Most IT and security teams don't handle real breaches often enough to have practiced processes for this, and that inexperience shows at the wrong moment: the first chaotic hours of an incident, when careless handling of a compromised machine can destroy the evidence needed to understand what happened.
How it works
When an incident is suspected, responders capture forensic evidence from affected systems — a memory snapshot, a disk copy, relevant logs — before it's lost or overwritten by continued use of the machine. Suspicious files recovered along the way get analyzed in a controlled environment to understand what they do, often revealing who's behind the attack and what else to look for.

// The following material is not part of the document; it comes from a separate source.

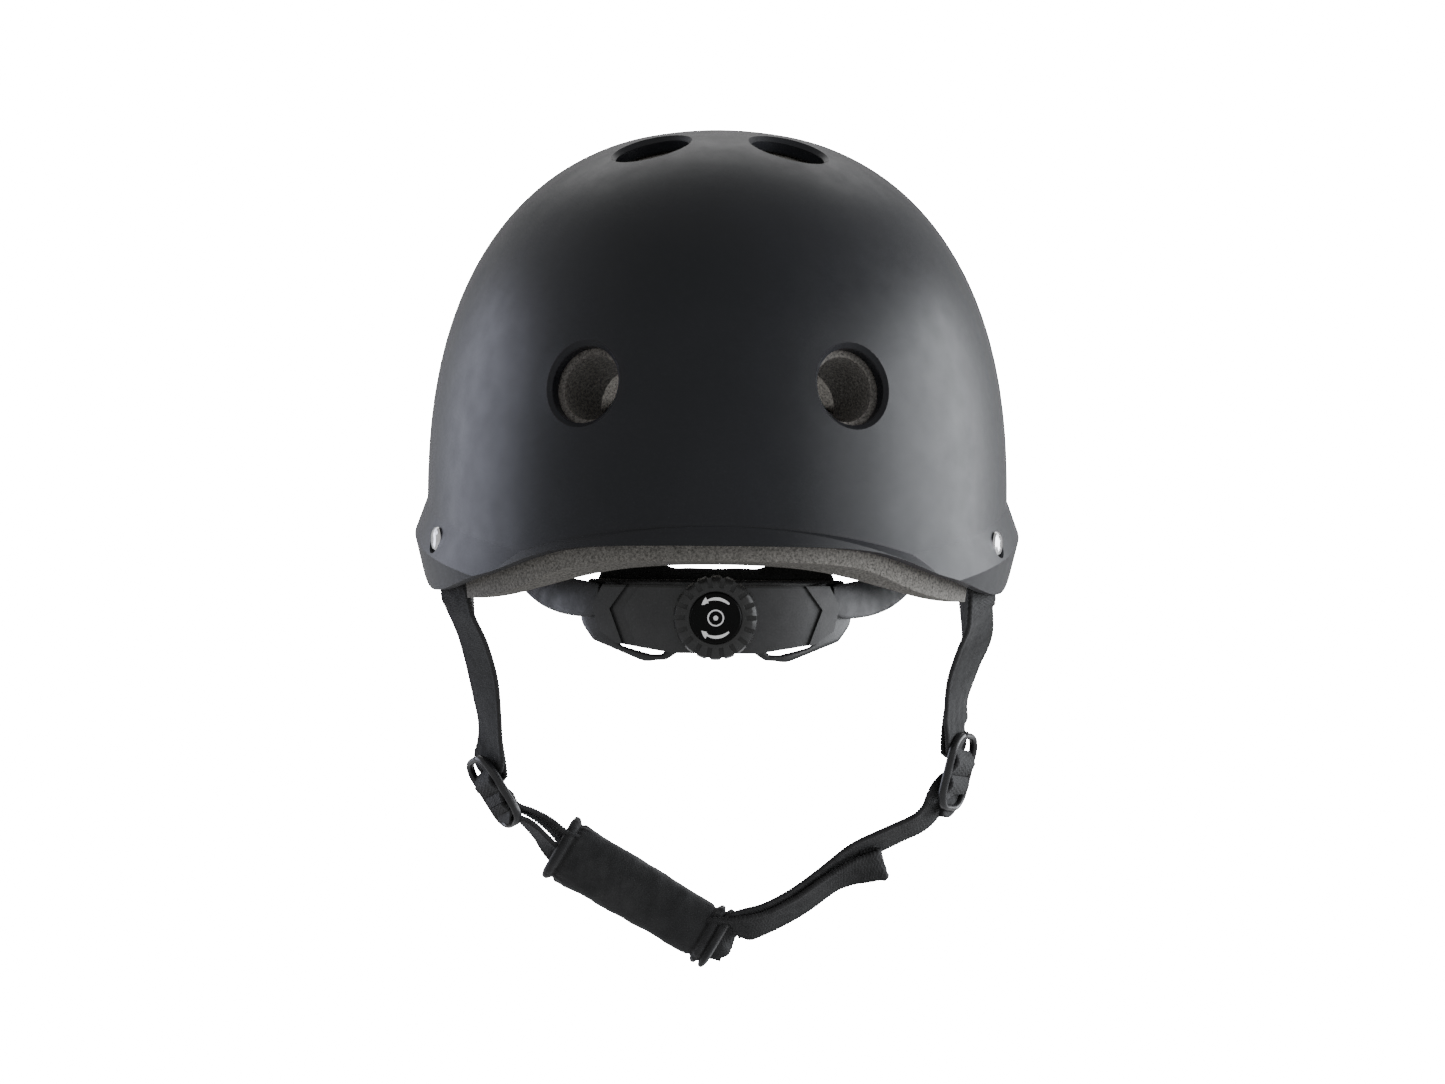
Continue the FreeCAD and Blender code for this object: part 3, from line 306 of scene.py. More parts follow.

From the captured evidence, responders reconstruct a timeline: the point of entry, every system touched afterward, and how far access spread — separating what the attacker could have done from what they actually did, often narrower and more useful to know. Evidence has to be handled and documented in a way that holds up if examined later — a chain of custody — since findings frequently support legal, regulatory, or insurance requirements well after the incident is over. Many organizations arrange this in advance, through a retainer with pre-agreed playbooks, so a team starts within hours rather than mid-attack.
DFIR vs managed detection and response
Managed detection and response is an ongoing subscription: a vendor's analysts continuously watch an organization's alerts, responding to routine detections as part of standard operations. Forensics and incident response differ in timing and depth — typically engaged because something serious is suspected, going far deeper into root-cause analysis and scope than day-to-day monitoring does.
The two are complementary rather than competing: an ongoing monitoring service might be the thing that first detects suspicious activity, then hands off to a forensic team once the situation requires deeper investigation than the monitoring relationship provides alone.
Choosing one
The single most valuable thing to arrange is a retainer before an incident happens — negotiating a contract and response-time commitments while calm beats doing it under active attack, when leverage is worse. Confirm the guaranteed response time, since a contract that still takes days to engage a responder doesn't help a fast incident.
Beyond speed, look at experience with the kind of incident most likely to happen — ransomware, business email compromise, cloud account takeover — each calls for different investigative skills, and a track record with the specific scenario matters more than general reputation.
Capability taxonomy
What buyers typically evaluate when comparing tools in this category.
- Endpoint & memory forensic acquisition
- Captures disk, memory, and system artifacts for detailed forensic analysis.
- Timeline reconstruction
- Rebuilds the sequence of attacker actions across affected systems.
- Malware analysis
- Analyzes malicious files to understand their behavior and origin.
- Incident response playbooks & retainer
- Provides pre-built response procedures and on-call expert support during a breach.
- Evidence chain-of-custody
- Maintains legally defensible handling of evidence for potential litigation.
- Root-cause & scope analysis
- Determines how an attacker got in and how far they reached.